Plaintiff in Count III attempts to assert a claim under the Unfair Practices and *703 Frauds Act, part of the Missouri insurance code, sections 375.930, et seq., R.S.Mo.1969. The Act provides a detailed system of administrative regulation whereby the Superintendent of Insurance is empowered to investigate possible violations of the Act, hold hearings on charged violations, and issue cease and desist orders to enforce the Act. Penalties for violations of the cease and desist orders and the procedure for judicial review of the orders are provided.
Nowhere in the Act is there a provision for a private action whereby an aggrieved person could enforce the Act, and plaintiff concedes that no private cases have been brought under the Act. There is a clear line of Missouri cases which holds that a statute which creates a criminal offense and provides a penalty for its violation will not be construed as creating a new civil cause of action independent of common law, unless such appears by clear implication to have been the legislative intent. Parker v. Lowery,
Plaintiff argues that the last section of the Act "seems to add additional remedies." Section 375.948 reads:
"Powers of superintendent in addition to others.The powers vested in the superintendent of insurance by sections 375.930 to 375.948 shall be additional to any other powers to enforce any penalties, fines or forfeitures authorized by law with respect to the methods, acts and practices hereby declared to be unfair or deceptive. (L.1959 H.B. 251 § 10)"
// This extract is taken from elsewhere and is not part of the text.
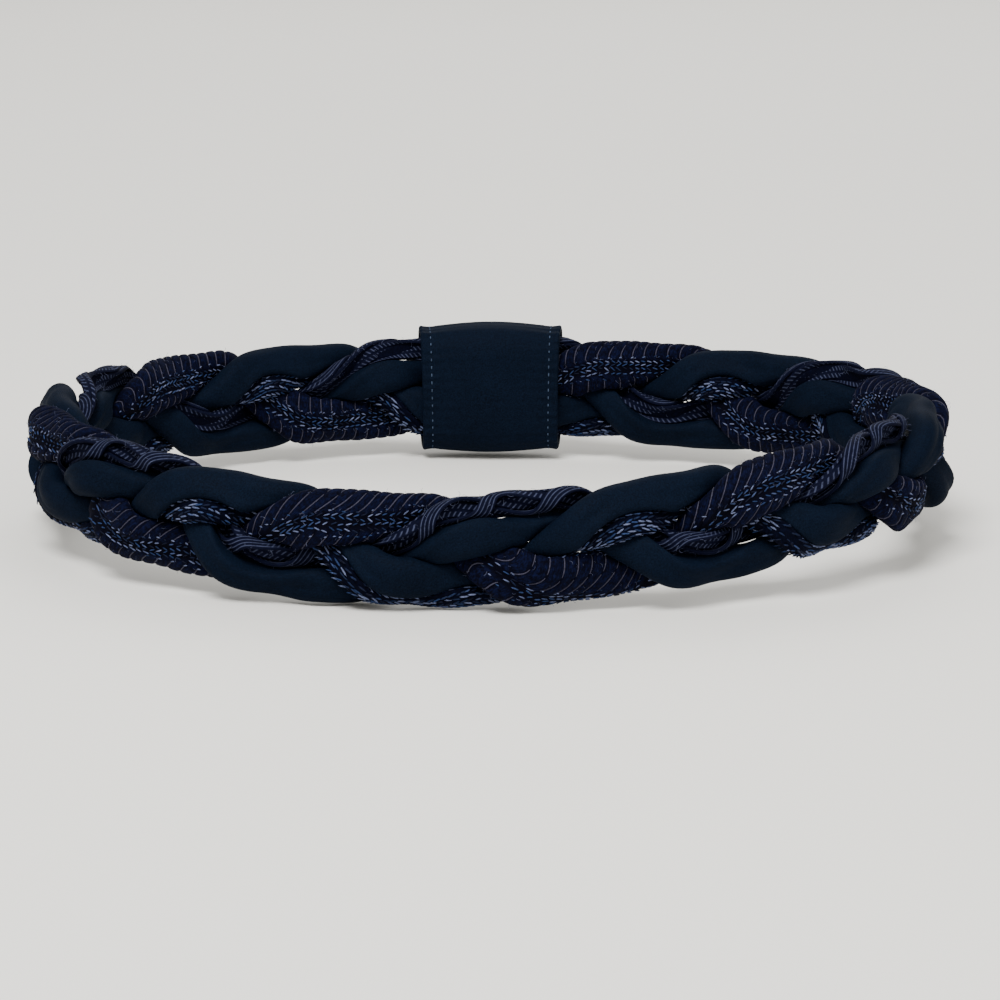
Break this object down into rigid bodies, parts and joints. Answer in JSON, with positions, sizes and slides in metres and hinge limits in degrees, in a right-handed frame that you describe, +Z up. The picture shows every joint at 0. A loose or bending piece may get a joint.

Plaintiff contends that the "other powers" referred to in section 375.948 refer to the state antitrust laws, Chapter 416, R.S.Mo. 1949, as amended, (Supp.1974), which does provide a private remedy, in section 416.121. This Court can find no basis for plaintiff's reading of section 375.948, especially in view of section 416.041, which provides that
"2. Nothing contained in the Missouri antitrust law shall be construed to apply to activities or arrangements expressly approved or regulated by any regulatory body or officer acting under statutory authority of this state or of the United States."